Kamiizumi fut le premier à être respecté comme personne du Ken Zen Icchi (unité du sabre et du zen) en atteignant le suprême satori (illumination) et en l’exprimant à travers le Shinkage ryu. Je suis ainsi persuadé qu’il aurait pu se vanter d’avoir véritablement le précurseur du Hyoho et du Kenjutsu d’une nouvelle ère.
Shû Kei Kô ( 習稽工) dans le Shinkage ryu Dans la façon de penser et dans l’enseignement de Sangaku, il n’y a pas de Shu-Ha-Ri tel qu’on utilise ce terme de nos jours, en général. En Shinkage ryu, on utilise le terme de Shû-Kei-Kô. L’enseignement de Shû-Kei-Kô apparaît dans un ouvrage du troisième soke de l’école Shinkage ryu, Yagyu Hyogonosuke Toshitoshi. Ce dernier est à l’origine de la branche des Owari Yagyu.
NdT: Yagyu Hyogonosuke Toshitoshi, petit-fils du célèbre Yagyu Sekishusai Munetoshi, reçut de ce dernier l’héritage de l’école Shinkage ryu. Yagyu Toshinaga
A propos du paragraphe sur Shû-Kei-Kô, Yagyu Toshinaga (20ème soke du Ryu) explique: "Je vais enseigner ici, comme une règle inflexible, en essayant d’être clair, la raison de Keiko (稽古, entraînement, exercice). Ces trois points ( Shû-Kei-Kô, 習稽工) sont un cycle, ce sont « trois rangs, trois polissages » (NdT: on trouve parfois le terme de Sanma no kurai, le niveau des trois polissages). 習, Shû, a le sens d’apprendre, étudier;稽, Kei comme dans keiko, désigne l’exercice, l’entraînement; et enfin工, Kô, se retrouve dans le mot Kufû, idée, invention. Le cycle, le cercle (Enso) désigne en profondeur Enjo, c’est-à-dire accomplir harmonieusement le cœur du Bouddha. C’est une action inconsciente subtile, une circulation sans origine, sans arrêt, de la non-renonciation, la non-séparation et la non-stagnation.
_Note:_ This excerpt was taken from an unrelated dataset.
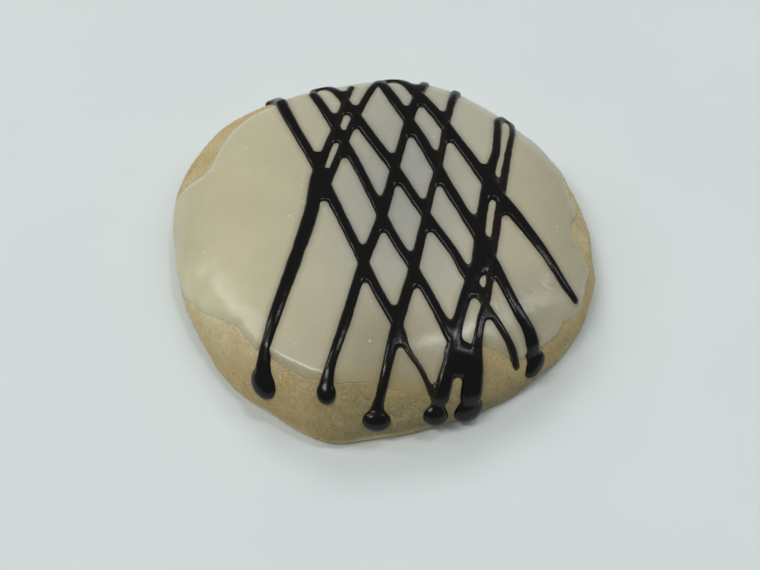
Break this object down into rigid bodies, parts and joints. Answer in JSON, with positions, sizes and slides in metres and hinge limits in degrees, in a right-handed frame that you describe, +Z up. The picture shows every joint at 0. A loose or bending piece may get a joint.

L’enseignement de Shu-Ha-Ri (守破離) exprime les étapes de la voie du satori selon les enseignements de l’école Itto ryu.
NdT: l’école Itto ryu, déjà évoquée plus haut, est un ancien style d’escrime fondé au XVIème siècle et qui a donné naissance à un grand nombre de branches qui existent encore de nos jours tels le Ono ha Itto ryu, Mizoguchi ha Itto ryu, Hokushin Itto ryu, etc.